Health systems and care providers must be vigilant in ensuring that the models they implement foster better care and promote health equity and are not biased. Efforts must include a legal, regulatory and compliance review to decide who is in charge of various elements as well as how to avoid patient harm. The governance teams need to work with clinical and scientific experts to verify and ensure that any algorithms or AI have been vetted and tested, as well as set guidelines concerning obtaining patients’ permission to use AI and how to inform patients about the role AI plays in diagnosis or treatment. Whether appointing a Chief AI Officer (CAIO) or another executive to lead AI efforts, organizations need to bring in people with understanding of data and analytics who also understand the nature of health care business, at the highest levels in the organization.
In January 2020, Google Health, the branch of Google focused on health-related research, clinical tools, and partnerships for health care services, released an AI model trained on over 90,000 mammogram X-rays that the company said achieved better results than human radiologists. Google claimed that the algorithm could recognize more false negatives — the kind of images that look normal but contain breast cancer — than previous work. In a rebuttal in the journal Nature, over 19 coauthors affiliated with McGill University, the City University of New York (CUNY), Harvard University, and Stanford University said that the lack of detailed methods and code in Google’s research “undermines its scientific value.”
In their rebuttal, the coauthors of the Nature commentary point out that Google’s breast cancer model research lacks details, including a description of model development as well as the data processing and training pipelines used. Google omitted the definition of several hyper-parameters for the model’s architecture (the variables used by the model to make diagnostic predictions), and it also didn’t disclose the variables used to augment the dataset on which the model was trained.

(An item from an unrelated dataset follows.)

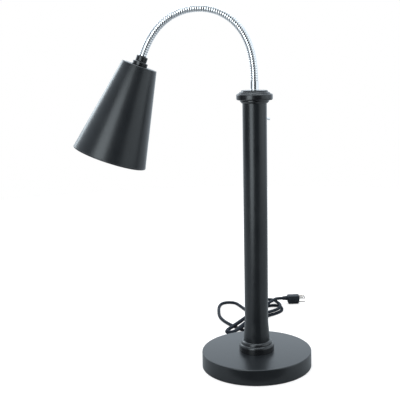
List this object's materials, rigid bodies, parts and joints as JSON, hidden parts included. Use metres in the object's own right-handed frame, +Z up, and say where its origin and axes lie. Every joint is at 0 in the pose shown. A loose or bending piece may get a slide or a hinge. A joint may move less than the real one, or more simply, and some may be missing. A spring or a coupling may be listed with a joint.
{
  "type": "food heat lamp",
  "caption": "Food heat lamp with a weighted round base, a straight post, a bendable gooseneck and a conical shade over a reflector bulb.",
  "frame": {"origin": "centre of the base on the surface that it stands on", "axes": "+Z up the post; the gooseneck and shade reach towards -X; the power cord leaves at the rear, towards +Y"},
  "size_m": [0.5365, 0.5637, 0.7722],
  "materials": {
    "powder_black": "satin powder coat",
    "gloss_black": "gloss enamel",
    "neck_chrome": "polished chrome",
    "bright_chrome": "polished",
    "cast_weight": "as cast",
    "zinc_steel": "zinc plated",
    "felt_pad": "felt",
    "switch_case": "matt",
    "grommet_rubber": "matt",
    "cord_jacket": "satin",
    "plug_moulding": "satin",
    "prong_brass": "plain",
    "wire_sleeve": "woven glass sleeve",
    "wire_cover": "plain",
    "porcelain": "glazed porcelain",
    "socket_brass": "plain",
    "bulb_glass": "frosted glass",
    "bulb_cap": "plain"
  },
  "bodies": {
    "stand": {"base_pad": "felt_pad", "base_plate": "zinc_steel", "base_screws": "zinc_steel", "base_weight": "cast_weight", "base_cover": "powder_black", "base_collar": "gloss_black", "foot_plug": "zinc_steel", "foot_bolt": "zinc_steel", "foot_washer": "zinc_steel", "post_tube": "powder_black", "cap_ring": "gloss_black", "cap_plate": "gloss_black", "neck_ferrule": "bright_chrome", "neck_nipple": "zinc_steel", "neck_locknut": "zinc_steel", "switch_body": "switch_case", "switch_nut": "bright_chrome", "cord_grommet": "grommet_rubber", "inner_cord": "cord_jacket", "post_wires": "wire_cover", "power_cord": "cord_jacket", "cord_hank": "cord_jacket", "plug_body": "plug_moulding", "plug_blades": "prong_brass", "plug_ground_pin": "prong_brass", "neck_link_01": "neck_chrome", "neck_wires_01": "wire_sleeve"},
    "link_02": {"neck_link_02": "neck_chrome", "neck_wires_02": "wire_sleeve"},
    "link_03": {"neck_link_03": "neck_chrome", "neck_wires_03": "wire_sleeve"},
    "link_04": {"neck_link_04": "neck_chrome", "neck_wires_04": "wire_sleeve"},
    "link_05": {"neck_link_05": "neck_chrome", "neck_wires_05": "wire_sleeve"},
    "link_06": {"neck_link_06": "neck_chrome", "neck_wires_06": "wire_sleeve"},
    "link_07": {"neck_link_07": "neck_chrome", "neck_wires_07": "wire_sleeve"},
    "link_08": {"neck_link_08": "neck_chrome", "neck_wires_08": "wire_sleeve"},
    "link_09": {"neck_link_09": "neck_chrome", "neck_wires_09": "wire_sleeve"},
    "link_10": {"neck_link_10": "neck_chrome", "neck_wires_10": "wire_sleeve"},
    "lamp_head": {"neck_link_11": "neck_chrome", "neck_wires_11": "wire_sleeve", "neck_end_collar": "gloss_black", "shade_collar": "gloss_black", "shade": "powder_black", "shade_nipple": "zinc_steel", "shade_locknut": "zinc_steel", "socket_body": "porcelain", "socket_shell": "socket_brass", "socket_contact": "socket_brass"},
    "bulb": {"bulb_glass": "bulb_glass", "bulb_cap": "bulb_cap"},
    "lever": {"switch_lever": "bright_chrome"}
  },
  "joints": [
    {"name": "sway_low", "type": "hinge", "parent": "stand", "child": "link_02", "pos_m": [-0.00182, 0, 0.65013], "axis": [0.9942, 0, 0.108], "range_deg": [-20, 20]},
    {"name": "bend_low", "type": "hinge", "parent": "link_02", "child": "link_03", "pos_m": [-0.00839, 0, 0.68304], "axis": [0, 1, 0], "range_deg": [-3, 12]},
    {"name": "bend_low_b", "type": "hinge", "parent": "link_03", "child": "link_04", "pos_m": [-0.02181, 0, 0.71375], "axis": [0, 1, 0], "range_deg": [-3.9, 15.6]},
    {"name": "bend_low_c", "type": "hinge", "parent": "link_04", "child": "link_05", "pos_m": [-0.04325, 0, 0.73944], "axis": [0, 1, 0], "range_deg": [-4.5, 18]},
    {"name": "bend_low_d", "type": "hinge", "parent": "link_05", "child": "link_06", "pos_m": [-0.0718, 0, 0.75683], "axis": [0, 1, 0], "range_deg": [-4.5, 18]},
    {"name": "sway_high", "type": "hinge", "parent": "link_06", "child": "link_07", "pos_m": [-0.10447, 0, 0.76405], "axis": [0.0576, 0, 0.9983], "range_deg": [-20, 20]},
    {"name": "bend_high", "type": "hinge", "parent": "link_07", "child": "link_08", "pos_m": [-0.13781, 0, 0.76098], "axis": [0, 1, 0], "range_deg": [-4, 17]},
    {"name": "bend_high_b", "type": "hinge", "parent": "link_08", "child": "link_09", "pos_m": [-0.16876, 0, 0.74823], "axis": [0, 1, 0], "range_deg": [-4, 17]},
    {"name": "bend_high_c", "type": "hinge", "parent": "link_09", "child": "link_10", "pos_m": [-0.19463, 0, 0.72698], "axis": [0, 1, 0], "range_deg": [-3.6, 15.3]},
    {"name": "bend_high_d", "type": "hinge", "parent": "link_10", "child": "lamp_head", "pos_m": [-0.21402, 0, 0.69964], "axis": [0, 1, 0], "range_deg": [-2.6, 11.05]},
    {"name": "switch_tip", "type": "hinge", "parent": "stand", "child": "lever", "pos_m": [0.02197, 0.02013, 0.539], "axis": [0.6756, -0.7373, 0], "range_deg": [0, 25]},
    {"name": "bulb_out", "type": "slide", "parent": "lamp_head", "child": "bulb", "axis": [-0.342, 0, -0.9397], "range_m": [0, 0.03]}
  ],
  "couplings": [
    {"joint": "bend_low_b", "follows": "bend_low", "ratio": 1.3},
    {"joint": "bend_low_c", "follows": "bend_low", "ratio": 1.5},
    {"joint": "bend_low_d", "follows": "bend_low", "ratio": 1.5},
    {"joint": "bend_high_b", "follows": "bend_high", "ratio": 1},
    {"joint": "bend_high_c", "follows": "bend_high", "ratio": 0.9},
    {"joint": "bend_high_d", "follows": "bend_high", "ratio": 0.65}
  ]
}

Partly due to a reticence to release code, datasets, and techniques, much of the data used today to train AI algorithms for diagnosing diseases may perpetuate inequalities. A team of U.K. scientists found that almost all eye disease datasets come from patients in North America, Europe, and China, meaning eye disease-diagnosing algorithms are less certain to work well for racial groups from underrepresented countries. A study of a UnitedHealth Group algorithm determined that it could underestimate the number of Black patients in need of greater care by half. And, a growing body of work suggests that skin cancer-detecting algorithms tend to be less precise when used on Black patients, in part because AI models are trained mostly on images of light-skinned patients.